A conference report recommending a complete overhaul of land use laws will be sent to the government and the Union Parliament, he said.
“I don’t know how to draft legislation but we know what we want, which is secure land tenure,” said Sai Kyaw Khine, who farms five acres in Mong Hsu Township, Shan State.
“I came to the conference because I wanted to have my say,” he told Frontier.
On September 10, the Pyidaungsu Hluttaw passed amendments to the Vacant, Fallow and Virgin Land Management law, which President U Win Myint has since signed into law.
A member of the Pyidaungsu Hluttaw joint bill committee, U Nay Myo Tun, a National League for Democracy MP for Htantabin in the Pyithu Hluttaw, said the committee had invited civil society groups and experts to give their views.

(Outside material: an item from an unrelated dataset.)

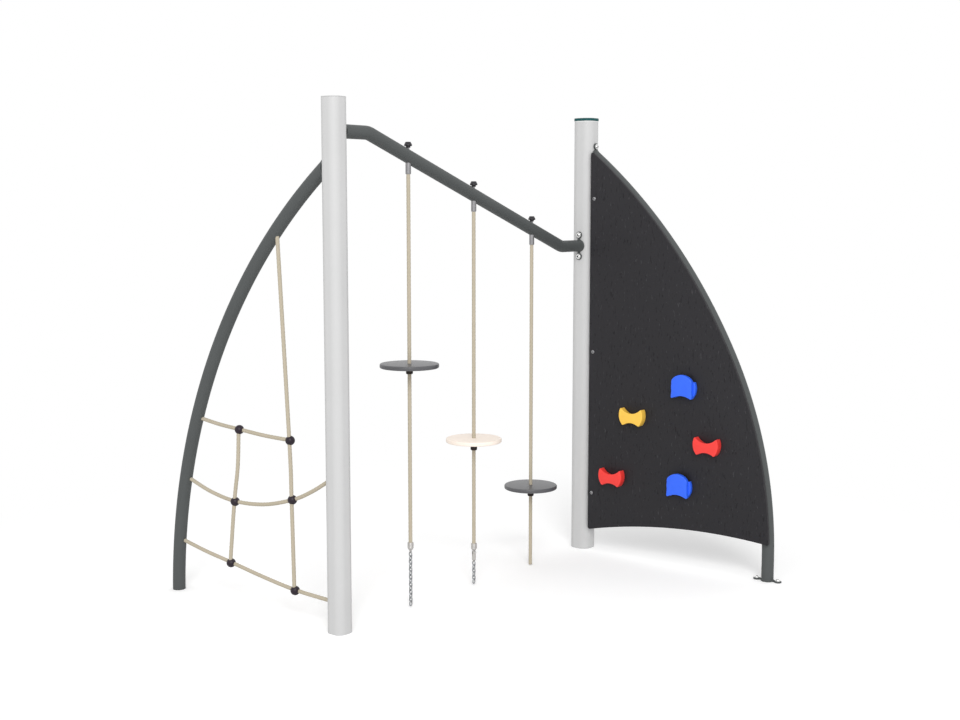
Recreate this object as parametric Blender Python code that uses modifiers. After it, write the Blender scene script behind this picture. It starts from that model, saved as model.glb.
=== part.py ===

Amendments include a reduction of the cap on individual land concessions from 5,000 to 4,000 acres. However, the deadline for commencing projects has been extended from six months to four years, allowing investors to sit on promising concessions till conditions improve.
A new clause was added that exempts “land that is defined in accordance with cultural and traditional systems of local ethnic nationalities” from concessions granted under the law. This is the first time customary tenure has feautured in Myanmar law, albeit in a limited way.
Nay Myo Tun claimed that proposed amendments to Myanmar’s other two major land use laws, the Farmland Act and the Land Acquisition Act, to be debated in the next session of Parliament starting later this year, would benefit landless farmers and the original owners of seized land.
He said the existing Farmland Law has been ineffective in stopping regional authorities from making arbitrary decisions that lead to more land disputes.
He noted inconsistencies in the return of seized land to farmers, with portions of land withheld for private business or government projects, driving continued conflict between government, the military and citizens.
Nay Myo Tun said that, under the Farmland Law, Forms 7 granting tilling rights have been allotted for 70 percent of all designated farmland in Myanmar – but this had not stopped disputes.
“We need greater accountability for this process and that requires further amendments,” he said.
However, individual land rights activist Ko Myo Thant, who attended the conference, said that, rather than amending existing legislation, Myanmar needed to establish a single land use authority, as exists in other member countries of the Association of Southeast Asian Nations.
“We cannot resolve land disputes in this country solely with amendments to existing land laws,” he said, adding that a unified National Land Law that recognized customary ethnic land rights and practices was key to resolving the peace process between the Myanmar military and ethnic armed groups.